[Source records]
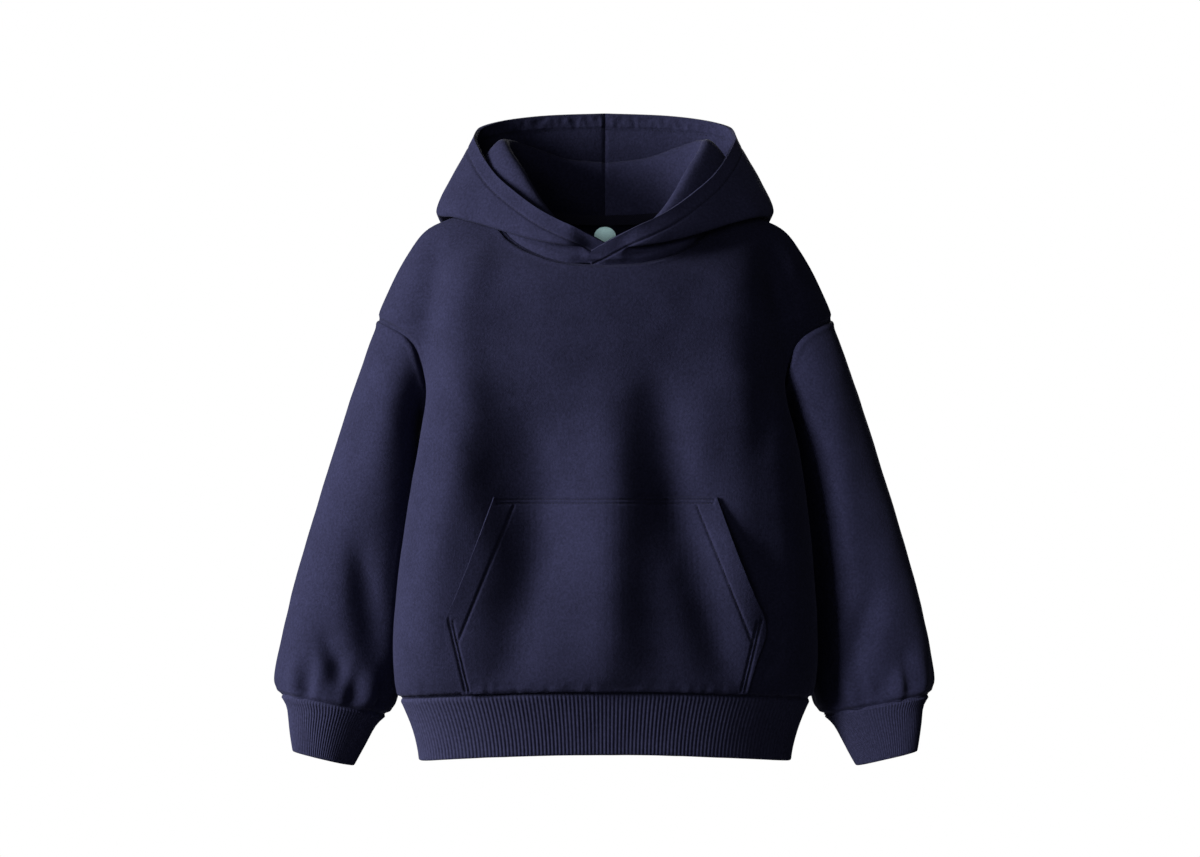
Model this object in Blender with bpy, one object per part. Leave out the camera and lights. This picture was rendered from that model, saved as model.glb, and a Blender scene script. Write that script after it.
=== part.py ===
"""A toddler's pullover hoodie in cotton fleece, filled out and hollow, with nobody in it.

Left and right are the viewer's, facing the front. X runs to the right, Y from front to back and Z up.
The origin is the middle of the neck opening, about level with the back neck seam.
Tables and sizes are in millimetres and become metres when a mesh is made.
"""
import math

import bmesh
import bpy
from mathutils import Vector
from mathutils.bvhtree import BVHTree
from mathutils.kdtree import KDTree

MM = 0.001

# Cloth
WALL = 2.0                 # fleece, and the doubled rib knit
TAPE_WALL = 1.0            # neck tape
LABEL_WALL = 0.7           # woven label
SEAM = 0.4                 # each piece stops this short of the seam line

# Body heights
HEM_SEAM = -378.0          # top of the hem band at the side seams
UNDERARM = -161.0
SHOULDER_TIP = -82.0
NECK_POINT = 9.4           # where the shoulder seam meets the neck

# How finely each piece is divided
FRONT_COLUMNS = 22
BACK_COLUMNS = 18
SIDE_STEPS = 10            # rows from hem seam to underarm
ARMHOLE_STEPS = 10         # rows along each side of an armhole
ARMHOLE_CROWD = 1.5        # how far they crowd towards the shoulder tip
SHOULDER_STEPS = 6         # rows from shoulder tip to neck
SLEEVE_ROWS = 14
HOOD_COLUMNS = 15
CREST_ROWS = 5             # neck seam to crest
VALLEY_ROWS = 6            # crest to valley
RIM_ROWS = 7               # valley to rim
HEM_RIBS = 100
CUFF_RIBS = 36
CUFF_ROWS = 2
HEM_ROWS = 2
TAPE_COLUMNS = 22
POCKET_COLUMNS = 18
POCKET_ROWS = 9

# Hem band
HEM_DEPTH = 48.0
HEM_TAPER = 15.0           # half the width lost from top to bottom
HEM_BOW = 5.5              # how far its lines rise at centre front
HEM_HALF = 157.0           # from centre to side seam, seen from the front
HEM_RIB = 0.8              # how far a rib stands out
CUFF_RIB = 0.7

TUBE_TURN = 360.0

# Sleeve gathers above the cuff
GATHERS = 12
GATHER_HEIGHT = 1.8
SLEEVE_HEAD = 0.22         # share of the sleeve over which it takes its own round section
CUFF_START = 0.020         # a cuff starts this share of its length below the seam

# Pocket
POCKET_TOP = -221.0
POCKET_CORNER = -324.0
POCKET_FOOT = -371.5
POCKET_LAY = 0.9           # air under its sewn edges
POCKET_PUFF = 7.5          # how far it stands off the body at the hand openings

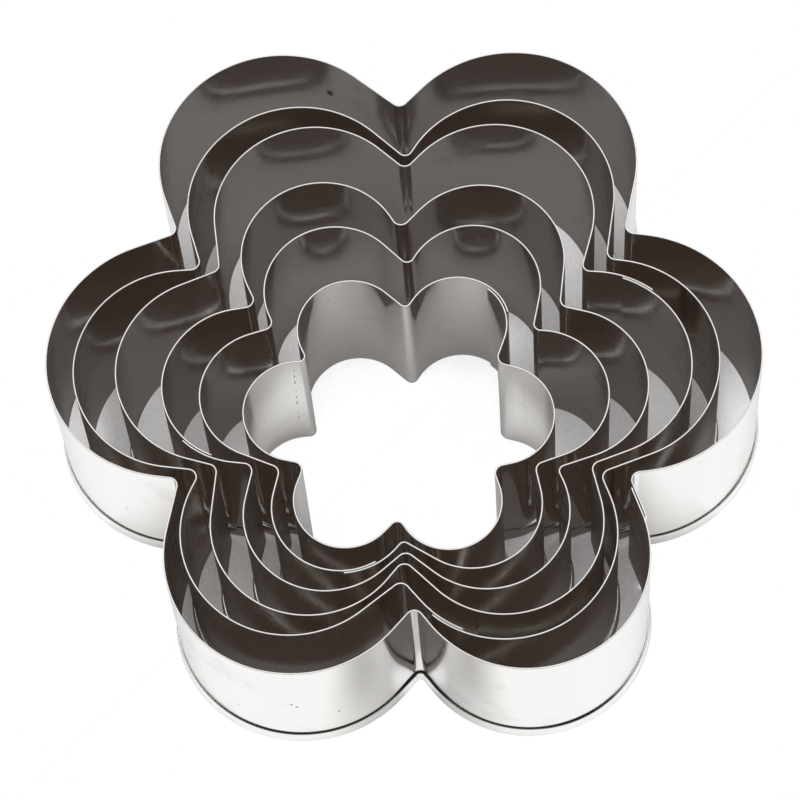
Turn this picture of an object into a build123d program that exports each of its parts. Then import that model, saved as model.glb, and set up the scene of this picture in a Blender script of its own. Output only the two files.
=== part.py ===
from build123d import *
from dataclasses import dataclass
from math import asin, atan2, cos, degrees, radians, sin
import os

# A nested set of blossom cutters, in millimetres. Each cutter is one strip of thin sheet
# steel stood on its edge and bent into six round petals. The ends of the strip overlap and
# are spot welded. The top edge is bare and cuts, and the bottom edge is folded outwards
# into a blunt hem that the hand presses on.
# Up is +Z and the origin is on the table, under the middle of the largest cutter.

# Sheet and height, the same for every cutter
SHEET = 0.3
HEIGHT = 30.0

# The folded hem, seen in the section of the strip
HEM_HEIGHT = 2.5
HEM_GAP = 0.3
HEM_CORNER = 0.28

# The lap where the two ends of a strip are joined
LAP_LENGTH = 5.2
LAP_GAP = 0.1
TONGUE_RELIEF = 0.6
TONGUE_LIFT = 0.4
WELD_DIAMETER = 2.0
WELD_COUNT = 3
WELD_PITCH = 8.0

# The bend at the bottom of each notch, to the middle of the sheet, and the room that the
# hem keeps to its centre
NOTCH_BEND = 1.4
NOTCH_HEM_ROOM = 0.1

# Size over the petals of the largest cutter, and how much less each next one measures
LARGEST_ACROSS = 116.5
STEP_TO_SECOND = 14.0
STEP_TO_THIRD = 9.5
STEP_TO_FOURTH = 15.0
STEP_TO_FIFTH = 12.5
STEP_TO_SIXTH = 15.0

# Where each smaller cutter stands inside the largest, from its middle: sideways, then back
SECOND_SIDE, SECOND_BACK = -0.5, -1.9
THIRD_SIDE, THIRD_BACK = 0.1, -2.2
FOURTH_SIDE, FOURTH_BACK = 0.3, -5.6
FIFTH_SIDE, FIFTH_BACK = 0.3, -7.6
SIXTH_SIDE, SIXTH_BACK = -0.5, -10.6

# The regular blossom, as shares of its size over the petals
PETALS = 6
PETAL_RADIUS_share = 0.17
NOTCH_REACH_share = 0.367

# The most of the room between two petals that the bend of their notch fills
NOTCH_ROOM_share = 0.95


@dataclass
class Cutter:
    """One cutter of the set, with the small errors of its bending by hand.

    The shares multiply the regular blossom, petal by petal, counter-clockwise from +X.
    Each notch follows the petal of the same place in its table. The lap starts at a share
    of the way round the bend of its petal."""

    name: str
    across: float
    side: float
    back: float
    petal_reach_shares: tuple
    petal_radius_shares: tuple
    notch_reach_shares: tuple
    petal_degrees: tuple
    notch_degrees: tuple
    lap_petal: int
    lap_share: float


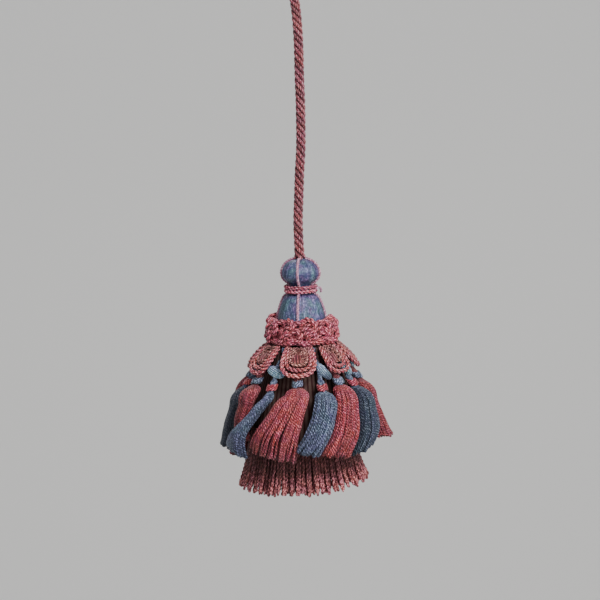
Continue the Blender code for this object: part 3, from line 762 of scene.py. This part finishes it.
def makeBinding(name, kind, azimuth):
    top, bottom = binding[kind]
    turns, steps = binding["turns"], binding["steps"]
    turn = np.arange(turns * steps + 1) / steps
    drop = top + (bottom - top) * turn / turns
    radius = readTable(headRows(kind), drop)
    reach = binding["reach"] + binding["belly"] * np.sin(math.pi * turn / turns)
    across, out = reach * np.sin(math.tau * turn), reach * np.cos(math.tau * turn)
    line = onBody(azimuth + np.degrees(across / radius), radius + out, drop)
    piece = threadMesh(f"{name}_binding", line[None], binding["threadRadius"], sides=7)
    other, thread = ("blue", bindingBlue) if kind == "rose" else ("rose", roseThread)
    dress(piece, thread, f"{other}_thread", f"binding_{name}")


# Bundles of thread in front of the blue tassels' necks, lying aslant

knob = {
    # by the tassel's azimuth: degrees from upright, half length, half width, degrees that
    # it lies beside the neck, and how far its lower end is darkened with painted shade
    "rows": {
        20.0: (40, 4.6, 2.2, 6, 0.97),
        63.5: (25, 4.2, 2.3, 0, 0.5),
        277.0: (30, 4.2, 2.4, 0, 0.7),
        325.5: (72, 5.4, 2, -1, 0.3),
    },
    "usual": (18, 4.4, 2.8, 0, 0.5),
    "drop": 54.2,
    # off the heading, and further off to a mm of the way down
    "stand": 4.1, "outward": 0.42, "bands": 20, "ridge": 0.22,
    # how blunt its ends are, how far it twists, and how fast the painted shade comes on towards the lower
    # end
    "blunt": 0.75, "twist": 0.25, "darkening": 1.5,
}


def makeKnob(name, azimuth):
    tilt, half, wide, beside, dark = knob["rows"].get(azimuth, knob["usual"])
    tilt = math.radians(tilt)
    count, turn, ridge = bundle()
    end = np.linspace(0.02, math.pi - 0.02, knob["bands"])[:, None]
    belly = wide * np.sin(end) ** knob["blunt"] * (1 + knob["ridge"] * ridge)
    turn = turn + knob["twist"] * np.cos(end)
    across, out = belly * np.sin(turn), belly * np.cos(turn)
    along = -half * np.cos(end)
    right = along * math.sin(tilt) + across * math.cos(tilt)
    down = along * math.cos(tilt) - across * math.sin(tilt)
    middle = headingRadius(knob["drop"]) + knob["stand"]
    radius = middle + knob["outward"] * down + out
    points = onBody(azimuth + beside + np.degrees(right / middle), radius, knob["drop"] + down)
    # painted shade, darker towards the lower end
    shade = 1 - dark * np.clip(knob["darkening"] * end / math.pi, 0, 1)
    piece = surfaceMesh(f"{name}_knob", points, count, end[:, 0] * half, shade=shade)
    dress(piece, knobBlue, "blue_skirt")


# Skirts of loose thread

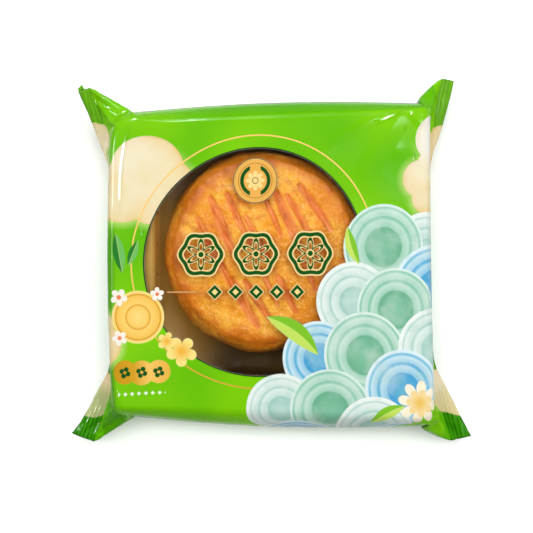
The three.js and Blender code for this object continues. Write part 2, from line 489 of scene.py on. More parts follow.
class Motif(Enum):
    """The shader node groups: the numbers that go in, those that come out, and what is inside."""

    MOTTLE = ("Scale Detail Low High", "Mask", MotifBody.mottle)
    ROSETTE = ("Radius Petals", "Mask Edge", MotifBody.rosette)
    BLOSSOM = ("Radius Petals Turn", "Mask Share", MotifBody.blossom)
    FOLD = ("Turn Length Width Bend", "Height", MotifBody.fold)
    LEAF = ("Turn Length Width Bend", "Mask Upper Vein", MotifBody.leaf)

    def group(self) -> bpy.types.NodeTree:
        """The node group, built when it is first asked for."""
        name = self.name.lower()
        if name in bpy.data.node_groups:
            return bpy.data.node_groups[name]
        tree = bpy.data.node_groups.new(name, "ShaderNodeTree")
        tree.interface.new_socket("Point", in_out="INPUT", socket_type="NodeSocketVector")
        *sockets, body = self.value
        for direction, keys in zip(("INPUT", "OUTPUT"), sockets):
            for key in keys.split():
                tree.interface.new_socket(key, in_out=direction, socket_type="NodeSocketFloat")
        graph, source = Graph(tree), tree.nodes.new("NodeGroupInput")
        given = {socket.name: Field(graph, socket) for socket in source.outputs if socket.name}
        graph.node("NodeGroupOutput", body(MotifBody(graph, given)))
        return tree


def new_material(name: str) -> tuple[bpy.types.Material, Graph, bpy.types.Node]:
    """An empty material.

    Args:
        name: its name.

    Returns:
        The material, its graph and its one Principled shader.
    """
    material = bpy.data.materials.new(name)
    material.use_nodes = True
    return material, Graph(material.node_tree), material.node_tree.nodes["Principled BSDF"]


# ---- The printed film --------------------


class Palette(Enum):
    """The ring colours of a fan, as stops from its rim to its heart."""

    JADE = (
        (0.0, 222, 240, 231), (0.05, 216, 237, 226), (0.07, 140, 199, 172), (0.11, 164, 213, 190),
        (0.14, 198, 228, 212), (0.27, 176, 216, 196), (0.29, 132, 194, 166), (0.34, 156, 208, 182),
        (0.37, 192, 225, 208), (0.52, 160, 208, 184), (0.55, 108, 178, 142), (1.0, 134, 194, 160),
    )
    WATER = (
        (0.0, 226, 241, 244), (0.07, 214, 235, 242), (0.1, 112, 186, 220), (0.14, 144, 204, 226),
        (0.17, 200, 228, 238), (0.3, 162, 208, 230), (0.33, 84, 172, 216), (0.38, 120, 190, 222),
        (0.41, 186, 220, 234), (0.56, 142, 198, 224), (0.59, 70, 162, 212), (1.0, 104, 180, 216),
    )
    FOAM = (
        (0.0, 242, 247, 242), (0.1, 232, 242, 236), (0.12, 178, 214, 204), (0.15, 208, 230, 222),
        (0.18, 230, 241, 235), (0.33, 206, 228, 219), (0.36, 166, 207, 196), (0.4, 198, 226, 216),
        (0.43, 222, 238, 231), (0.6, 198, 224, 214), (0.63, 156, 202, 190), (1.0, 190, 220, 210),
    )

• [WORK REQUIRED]
Starting at the line that contains "The three.js and" and ending at the line that contains "node groups: the", repeat each line exactly, both ends included, and nothing else.

• [OUTPUT OF THE EXERCISE]
The three.js and Blender code for this object continues. Write part 2, from line 489 of scene.py on. More parts follow.
class Motif(Enum):
    """The shader node groups: the numbers that go in, those that come out, and what is inside."""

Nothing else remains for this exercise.